The Generic Drug Enforcement Act is a United States federal statute enacted by the 102nd United States Congress and signed into law by President George H. W. Bush on May 13, 1992. It allows the Secretary of Health and Human Services to engage in debarment of individuals convicted of felony crimes that corrupt the drug regulation process.

== Provisions ==
The Generic Drug Enforcement Act was passed in response to scandals of generic drug manufacturers bribing FDA officials to expedite drug approval using falsified data. This statute amended the Federal Food, Drug, and Cosmetic Act of 1938 to provide empower the Secretary of Health and Human Services to engage in debarment of individuals convicted of felony crimes that corrupt the drug regulation process. Debarred individuals are effectively blacklisted from the pharmaceutical industry, as they cannot participate in development of drugs submitted for approval by the Food and Drug Administration (FDA).

Health and Human Services Secretary Louis W. Sullivan supported debarment for individuals convicted of felonies related to the development or approval of any product subject to FDA regulation, but Representative John Dingell narrowed the proposed legislation's scope to only generic drugs. The law was worded to omit the word "penalty" to avoid triggering the Double Jeopardy Clause in imposing a secondary effect of felony convictions.

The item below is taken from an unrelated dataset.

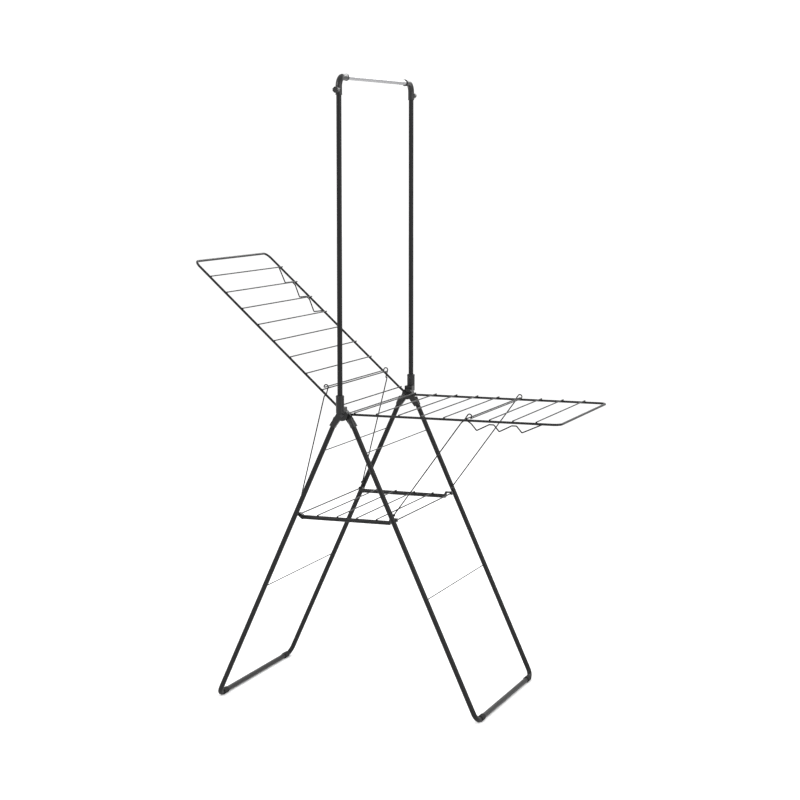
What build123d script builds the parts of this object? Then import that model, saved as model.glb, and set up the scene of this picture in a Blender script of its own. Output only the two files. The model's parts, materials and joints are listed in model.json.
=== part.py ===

Additionally, the Generic Drug Enforcement Act introduced civil fines for making false statements to the Department of Health and Human Services, and it allowed the Secretary of Health and Human Services to withdraw fraudulent applications seeking approval of generic drugs. The decision to continue the Drug Price Competition and Patent Term Restoration Act's system of only assessing a generic drug's bioequivalence to its brand name counterpart, rather than confirming efficacy, was highly controversial.

== Application ==
In 2008, Representative Joe Barton of the House Committee on Energy and Commerce criticized the FDA for its minimal application of debarment as a penalty on individuals and companies engaged in pharmaceutical fraud. During the first 15 years after its enactment, the law was never used to debar a generic drug company and the agency has been progressively reducing its debarment of individuals.